動く解剖学と医学

 ヘーゲルの『精神の現象学』の頭蓋論からあたらしい解剖学をかんがえようとしているが、隔靴掻痒のドイツ語の文献をあたらなくてはならない。緊急医療の現場では0.5秒で判断しなければならないので「見た目で患者の人相を判断する」ことが必要なためヘーゲルの頭蓋論でとりあつかわれている人体解剖学をひもといてみたが、当時の古典的な解剖術が現代の医療に導入できるか否かはかなり難しいと注釈をひもといて痛感している。
 とくに器械体操やバレエの世界では骨格の問題がほかの身体活動とくらべると格段に重用になってくる。器械体操の場合ここは叔父の専門領域になってしまうので他言することはできないが叔父曰く
「怪我はおきるまえに兆候がある」そうである。
私は陸上競技をやっていた経験があり、練習中の怪我はランニング中にバレーボール部のバレーをよけた瞬間に走っていた石段からずりおちて足首をひねったり、中距離なのにたまには走り高跳びに出てみようと意気込んで走り高跳びの練習にあけくれていたら、飛び方がまったくわからずに上方向に跳躍することなくバーの前に<流れ>てしまって腰骨にバーの赤黒の印が刻印されるまで練習したので腰をいためた程度である。
 試合中では中距離では怪我をしたことはない。1500mは平和主義者の競技で800mは荒くれ者の競技である。3000m以降は鍛錬と根性の世界になってしまうので思想の組み分けが困難になる。マラソンランナーは策士が勝つか、運命の月桂冠をもらったものが最初のゴールテープをきるのかまったくわからない。
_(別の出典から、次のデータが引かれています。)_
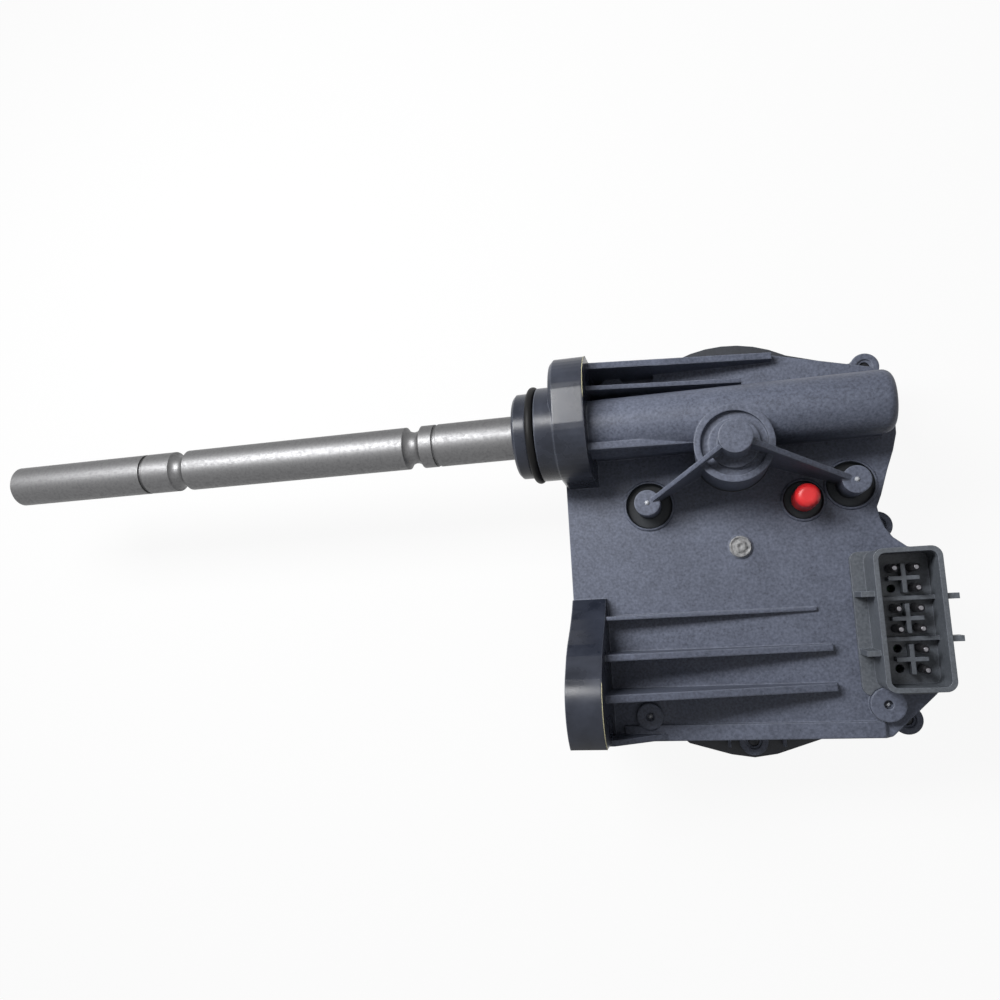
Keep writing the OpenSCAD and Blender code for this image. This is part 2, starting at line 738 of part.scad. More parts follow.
// Single start worm on the motor's shaft.
module worm() {
  r0 = worm_r - 1.2 * wheel_module;
  r1 = worm_r + wheel_module;
  n = 24;
  t = lead / 4 - tooth_play;
  function thread_r(a) = let (s = abs(a) / 360 * lead, f = tan(20))
    min(r1, max(r0, worm_r + (t - s) / f));
  outline = [for (i = [0 : n - 1]) let (a = -180 + (i + 0.5) * 360 / n, r = thread_r(a))
    [r * cos(a), r * sin(a)]];
  color("#8f9499") translate([worm_x, pinion_y - worm_len / 2, wheel_z]) rotate([-90, 0, 0])
    rotate([0, 0, -360 * (worm_len / 2) / lead]) difference() {
      linear_extrude(worm_len, twist = -360 * worm_len / lead, slices = 84) polygon(outline);
      translate([0, 0, -1]) cylinder(r = motor_shaft_d / 2, h = worm_len + 2);
    }
}

// The two bushes of the worm's shaft.
module worm_bushes() {
  color("#b08d4a") {
    ring_y(-29.5, -24.5, motor_shaft_d / 2 + run_gap, 4.5);
    ring_y(worm_shaft_end - 5, worm_shaft_end, motor_shaft_d / 2 + run_gap, 4.5);
  }
}

// Worm wheel, with teeth that lean by the worm's lead.
module wheel_gear() {
  lean = wheel_w * lead / (2 * PI * worm_r) / wheel_r * 180 / PI;
  color("#d9d4c6") translate([pinion_x, pinion_y, wheel_low]) {
    difference() {
      linear_extrude(wheel_w, twist = -lean, slices = 2)
        gear_outline(wheel_module, wheel_teeth, 20, 2 * tooth_play, 180 + 180 / wheel_teeth - lean / 2);
      translate([0, 0, -1]) cylinder(r = hub_r, h = wheel_w + 2);
      translate([0, 0, wheel_w - 2.5]) difference() {
        cylinder(r = wheel_r - 4, h = 4);
        translate([0, 0, -1]) cylinder(r = hub_r + 3, h = 6);
      }
      for (a = [30 : 60 : 330]) rotate([0, 0, a]) translate([(wheel_r + hub_r) / 2, 0, -1])
        cylinder(r = 3.4, h = wheel_w + 2, $fn = 24);
    }
    translate([spring_out - 0.3, 0.05, wheel_w - 3]) cube([4.2, 3, spring_top - wheel_top + 3]);
  }
}

// Spiral spring between the wheel's stop and the driven hub.
module spiral_spring() {
  n = 20 * spring_turns;
  rise = (spring_out - spring_in) / n;
  function sp(i, o) = let (a = 360 * spring_turns * i / n, r = spring_in + rise * i + o)
    [r * cos(a), r * sin(a)];
  color("#6f7a86") translate([pinion_x, pinion_y, spring_low]) linear_extrude(spring_top - spring_low)
    polygon(concat([for (i = [0 : n]) sp(i, 0)], [for (i = [n : -1 : 0]) sp(i, 0.9)]));
}

// Hub that holds the spring's inner end and carries the finger beside the wheel's stop.
module driven_hub() {
  finger = spring_out - 2.1;
  color("#7d8288") translate([pinion_x, pinion_y, 0]) difference() {
    union() {
      translate([0, 0, wheel_top + 0.2]) cylinder(r = hub_r + 2.4, h = inner_z - wheel_top - 0.8);
      translate([0, -2.5, inner_z - 3]) cube([finger + 1.5, 5.5, 2.4]);
      translate([finger, 0.5, wheel_top + 0.6]) cube([1.5, 2.5, inner_z - 3 - wheel_top - 0.6 + eps]);
    }
    translate([0, 0, wheel_top]) cylinder(r = hub_r, h = 30);
  }
}

// Pinion with its stepped shaft.
module pinion_shaft() {
  color("#9b9fa4") union() {
    translate([pinion_x, pinion_y, -pinion_top]) linear_extrude(pinion_w)
      gear_outline(rack_module, pinion_teeth, 25, tooth_play, 90);
    post(pinion_x, pinion_y, pinion_top - eps, journal_top - 0.3, journal_r);
    post(pinion_x, pinion_y, inner_z - 0.4, -pinion_top + eps, mid_journal_r);
    post(pinion_x, pinion_y, wheel_low - 1.2, inner_z - 0.4 + eps, hub_r);
    post(pinion_x, pinion_y, back_in - 1.2, wheel_low - 1.2 + eps, back_journal_r);
  }
}

// Front bush of the pinion's shaft.
module front_journal_bush() {
  color("#b08d4a") collar(pinion_x, pinion_y, chamber_top, journal_top, journal_r + run_gap,
    journal_r + run_gap + bush_t);
}

// Middle bush of the pinion's shaft, which also closes the pinion's chamber.
module mid_journal_bush() {
  color("#b08d4a") collar(pinion_x, pinion_y, inner_z, mid_bush_top, mid_journal_r + run_gap,
    chamber_r);
}

// Back bush of the pinion's shaft.
module back_journal_bush() {
  color("#b08d4a") collar(pinion_x, pinion_y, back_in - 1.5, back_in + 3.5,
    back_journal_r + run_gap, back_journal_r + run_gap + bush_t);
}

// Contact disc on the back of the wheel.
module contact_disc() {
  color("#c58f45") translate([pinion_x, pinion_y, wheel_low - 1]) difference() {
    cylinder(r = disc_r, h = 1);
    translate([0, 0, -1]) cylinder(r = hub_r, h = 3);
    for (r = [14, 19]) translate([0, 0, -0.5]) intersection() {
      difference() {
        cylinder(r = r + 0.4, h = 0.8);
        translate([0, 0, -1]) cylinder(r = r - 0.4, h = 3);
      }
      rotate([0, 0, 12 * r]) translate([0, -30, -1]) cube([40, 60, 4]);
    }
  }
}

// Board behind the contact disc.
module switch_board() {
  color("#2f6b3c") translate([pinion_x, pinion_y, back_in + eps]) difference() {
    cylinder(r = disc_r + 1, h = board_t);
    translate([0, 0, -1]) cylinder(r = seat_r + 0.1, h = board_t + 2);
    for (a = [45 : 90 : 315]) rotate([0, 0, a]) translate([disc_r - 2.5, 0, -1])
      cylinder(r = 1.5, h = board_t + 2, $fn = 24);
  }
}

// Spring fingers that rub on the contact disc.
module switch_brushes() {
  z0 = back_in + board_t + eps;
  z1 = wheel_low - 1.05;
  color("#d0a860") for (r = [11.5, 16.5, 21.5]) translate([pinion_x, pinion_y, 0])
    wall_y(-0.8 - r / 4, 0.8 - r / 4, [[r - 3, z0], [r - 3, z0 + 0.5], [r - 1.6, z0 + 0.5],
      [r - 0.6, z1], [r + 0.6, z1], [r + 0.4, z1 - 0.6], [r - 0.1, z1 - 0.6], [r - 1, z0]]);
}

// Shift shaft with grooves in front and the rack behind.
module shift_shaft() {
  half_w = round_groove_w / 2;
  cut_r = (half_w * half_w + round_groove_deep * round_groove_deep) / (2 * round_groove_deep);
  c = end_chamfer;
  pitch = PI * rack_module;
  low = rack_line + 1.25 * rack_module;
  tip = rack_line - rack_module;
  half = pitch / 4 - tooth_play / 4;
  f = tan(25);
  first = ceil((rack_from - pinion_x) / pitch);
  last = floor((rack_to - pinion_x) / pitch) - 1;
  color("#9c9a97") difference() {
    about_x([[-shaft_out, 0], [-shaft_out, shaft_r - c], [-shaft_out + c, shaft_r],
      [shaft_in - c, shaft_r], [shaft_in, shaft_r - c], [shaft_in, 0]]);
    for (g = [ring_groove_1, ring_groove_2])
      ring_x(-g - ring_groove_w / 2, -g + ring_groove_w / 2, shaft_r - ring_groove_deep, shaft_r + 1);
    for (g = [round_groove_1, round_groove_2]) translate([-g, 0, 0]) rotate([90, 0, 90])
      rotate_extrude() translate([shaft_r + cut_r - round_groove_deep, 0]) circle(cut_r);
    translate([0, 0, -shaft_r - 1]) linear_extrude(shaft_d + 2) difference() {
      translate([rack_from, low - 20]) square([rack_to - rack_from, 20]);
      for (k = [first : last]) let (x = pinion_x + (k + 0.5) * pitch) polygon([
        [x - half - 1.25 * rack_module * f, low + 0.01], [x - half + rack_module * f, tip],
        [x + half - rack_module * f, tip], [x + half + 1.25 * rack_module * f, low + 0.01]]);
    }
  }
}

front_housing();
rear_cover();
cover_gasket();
cover_screws();
fixing_inserts();
spigot_ring();
shaft_seal();
front_bush();
rear_bush();
connector_shell();
terminals();
terminal_board();
vent_cap();
motor_can();
motor_magnets();
motor_end_cap();
motor_armature();
worm();
worm_bushes();
wheel_gear();
spiral_spring();
driven_hub();
pinion_shaft();
front_journal_bush();
mid_journal_bush();
back_journal_bush();
contact_disc();
switch_board();
switch_brushes();
shift_shaft();
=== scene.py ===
"""Looks of a motor-driven shift actuator: nylon housing, ground steel shaft, side connector."""

import json
import logging
import math
from dataclasses import dataclass, field
from enum import Enum

import bpy
from mathutils import Matrix, Vector

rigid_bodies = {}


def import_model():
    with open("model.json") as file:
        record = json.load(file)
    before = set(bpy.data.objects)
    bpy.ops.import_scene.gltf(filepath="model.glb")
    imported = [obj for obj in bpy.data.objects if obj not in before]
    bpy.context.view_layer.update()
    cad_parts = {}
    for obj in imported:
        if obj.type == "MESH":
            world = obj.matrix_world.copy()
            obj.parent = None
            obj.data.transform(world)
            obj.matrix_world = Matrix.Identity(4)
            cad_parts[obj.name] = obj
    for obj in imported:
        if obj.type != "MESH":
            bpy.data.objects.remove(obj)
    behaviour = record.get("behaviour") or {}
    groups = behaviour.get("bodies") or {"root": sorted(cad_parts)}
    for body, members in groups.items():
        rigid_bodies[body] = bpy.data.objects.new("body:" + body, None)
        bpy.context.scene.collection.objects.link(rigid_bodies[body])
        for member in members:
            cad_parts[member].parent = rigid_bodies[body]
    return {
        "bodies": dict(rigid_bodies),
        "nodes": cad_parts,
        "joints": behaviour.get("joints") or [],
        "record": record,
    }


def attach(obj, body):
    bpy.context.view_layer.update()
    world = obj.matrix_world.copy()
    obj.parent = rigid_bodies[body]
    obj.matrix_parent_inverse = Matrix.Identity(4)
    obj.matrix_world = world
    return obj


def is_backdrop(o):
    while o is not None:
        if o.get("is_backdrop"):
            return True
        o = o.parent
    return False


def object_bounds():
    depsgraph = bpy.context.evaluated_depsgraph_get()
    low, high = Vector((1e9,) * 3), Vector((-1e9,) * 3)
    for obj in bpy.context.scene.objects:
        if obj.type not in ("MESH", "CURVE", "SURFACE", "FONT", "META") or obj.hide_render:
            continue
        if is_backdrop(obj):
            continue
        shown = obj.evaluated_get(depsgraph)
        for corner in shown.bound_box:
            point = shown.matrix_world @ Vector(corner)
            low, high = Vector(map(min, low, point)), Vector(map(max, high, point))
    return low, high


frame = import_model()

Tree = bpy.types.NodeTree
Node = bpy.types.Node
Socket = bpy.types.NodeSocket
Material = bpy.types.Material
Place = tuple[float, float, float]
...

 しかし、一般的に中距離と長距離をおこなっている競技者はのんびりやで話をしても
「朝はしって寝てたべておきてはしって昼たべてはしって寝ておきてはしって夕飯たべてはしってねます」
というライフ・サイクルとなっているのでシンプルである。
そのために故障は複雑骨折よりも疲労骨折の危険が高い。
息抜きのバスケットボールやサッカーは欠かすことはできない。
私はまったくの球技音痴だったので三人の親友の運動神経についていくことができなかった。
スタミナだけはあったので
バスケットボールではボールをおいかけてボールにさわることなく終わる。
運がいいと敵のボールをカットすることができた。
なれるとなんとか味方にパスをすることができた。
サッカーではボールの行き先が仏様にもわからずオウンゴールをきめるのでいっしょにいた中学時代のサッカー部のキーパーの友人に
「てめ〜やる気あんのかよ!」と怒鳴られた。
高校時代には強豪校のエースからボールをカットできたのが一番うれしい思い出である。<わざと>ボールをくれたという場合も否定することはできない。そのエースは掃除の時間にサッカーボールを<わざと>私のおでこにシュートしてあてることができるほどのわざをもっていたのだから、しかし真理は永遠に闇の中である。
バレーボールではアンダーハンドレシーブでボールを打っても必ずネットにあたるので
見方に白い眼でにらまれる。ポジションはもちろん後ろでリベロはまったくボールにふれることができなかった。
球技のなかでも一番呪っている種目である。
 叔父は現在陸上競技の顧問である。中長距離は例外なく変人が多いので思想統制に日々おわれているはずである。私もまた例外ではなかった。渡された練習メニューの2倍やってしまい身体をこわしてしまい永遠に陸上界から眼をそむけることにした。
「おまえは適当でいい」
という指示をまもれなかったためである。
<やらなさすぎる>と<やり過ぎ>の中庸をたもつのは熟練のきわみである。